After the oil sand layer 6 has been heated sufficiently, the application of the voltage is suspended. Then, hot water or steam at high temperature and high pressure is injected into the oil sand layer 6 through one casing 1 of the electrode structure. As a result, hot water or steam together with oil flows out of the other casing 11. In general, the electrodes 3 and 13 have small holes therein in order to facilitate the flow of the hot water or steam.
FIG. 2 is a sectional view of a conventional electrode unit. In FIG. 2, reference numerals 3, 6 and 9 designate an electrode, an oil sand layer and an overburden layer, respectively, 15 a main conduit pipe assembly composed of a first conduit pipe 15a and a second conduit pipe 15b, 16 a first insulator disposed between the first and second conduit pipes 15a and 15b for insulating them from each other, 17 a second insulator which covers the first insulator 16 and surrounds the main conduit pipe assembly 15 near the first insulator 16, 18 a coupling through which the main conduit pipe assembly 15 is coupled to the electrode 3, 19 a partition member by which the electrode 3 is water-tightly separated from the main conduit pipe assembly 15, and 20 an electrical conductor which extends through the main conduit pipe assembly 15 and is connected through the partition member 15 to the electrode 3. Further in FIG. 2, reference numeral 21 designates an insulated oil supplying pipe which is arranged in the main conduit pipe assembly 15 and which opens near the partition member 19, 22 a water pipe which is also arranged in the main conduit pipe assembly 15 water-tightly penetrating the partition member and opening into the electrode 3, 23 cement filled in the gap between the main conduit pipe assembly 15 and a well 24 in which is inserted the electrode 3 with the cement being spread near the electrode, and 25 a blocking member for preventing salt water or hot water from rising through the gap between the cement 23 and the main conduit pipe assembly 15.

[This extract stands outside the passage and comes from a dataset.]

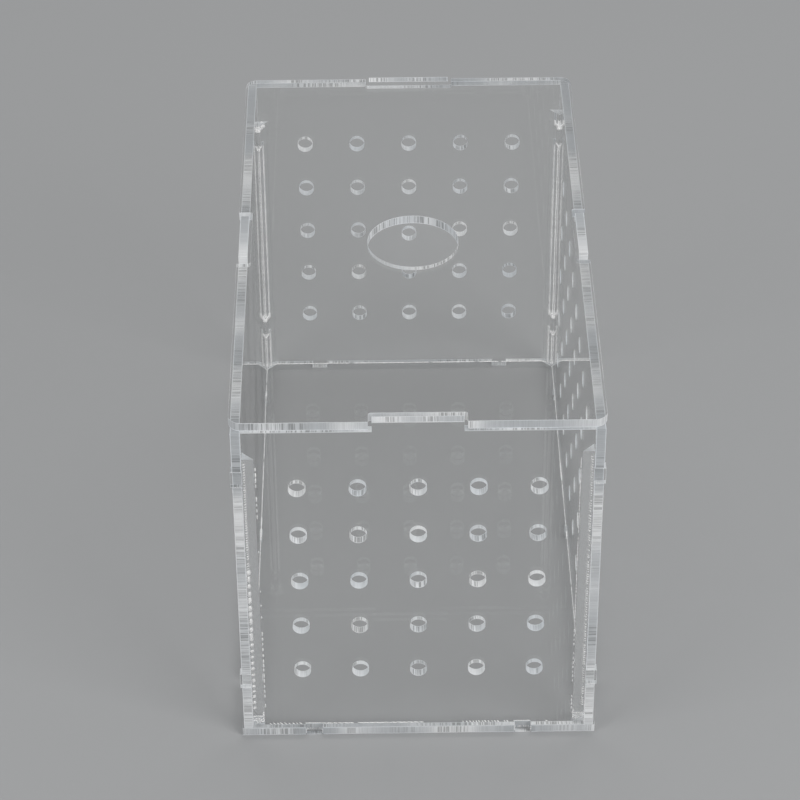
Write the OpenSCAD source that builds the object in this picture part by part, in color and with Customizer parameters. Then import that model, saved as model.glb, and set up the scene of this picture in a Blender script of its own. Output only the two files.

In heating the oil sand layer 6, brine is supplied into the water pipe 22 in the direction of the arrow A, and the salt water thus supplied flows through the holes 3a of the electrode 3 into the well as indicated by the arrows B thus filling the well. Then, insulating oil is supplied through the insulated oil supplying pipe 21 in the direction of the arrow C and is circulated in the direction of the arrow D. Under this condition, current is applied to heat the oil sand layer 6. After the oil sand layer has been heated for a certain period of time, the application of current is suspended, and instead of salt water, hot water is supplied through the water pipe 22 to heat the oil sand layer 6. Thereafter, similar to the case of FIG. 1, the oil sand layer is heated to cause oil to spout.
FIG. 3 is a cross sectional view of the above-described conventional electrode unit. As is apparent from FIG. 3, the electrical conductor 20, the insulated oil supplying pipe 21 and the water pipe 22 are not coaxial with the main conduit pipe assembly 15. Since the electrical conductor 20 is not coaxial with the main conduit pipe assembly 15, the impedance of the assembly 15 is higher than that which is provided when the conductor 20 is coaxial with the main conduit pipe assembly 15. In addition, as the insulated oil supplying pipe 22 and the water pipe 21 are arranged close to the electrical conductor 20, the impedance is further increased as a result of which the loss in current application is increased.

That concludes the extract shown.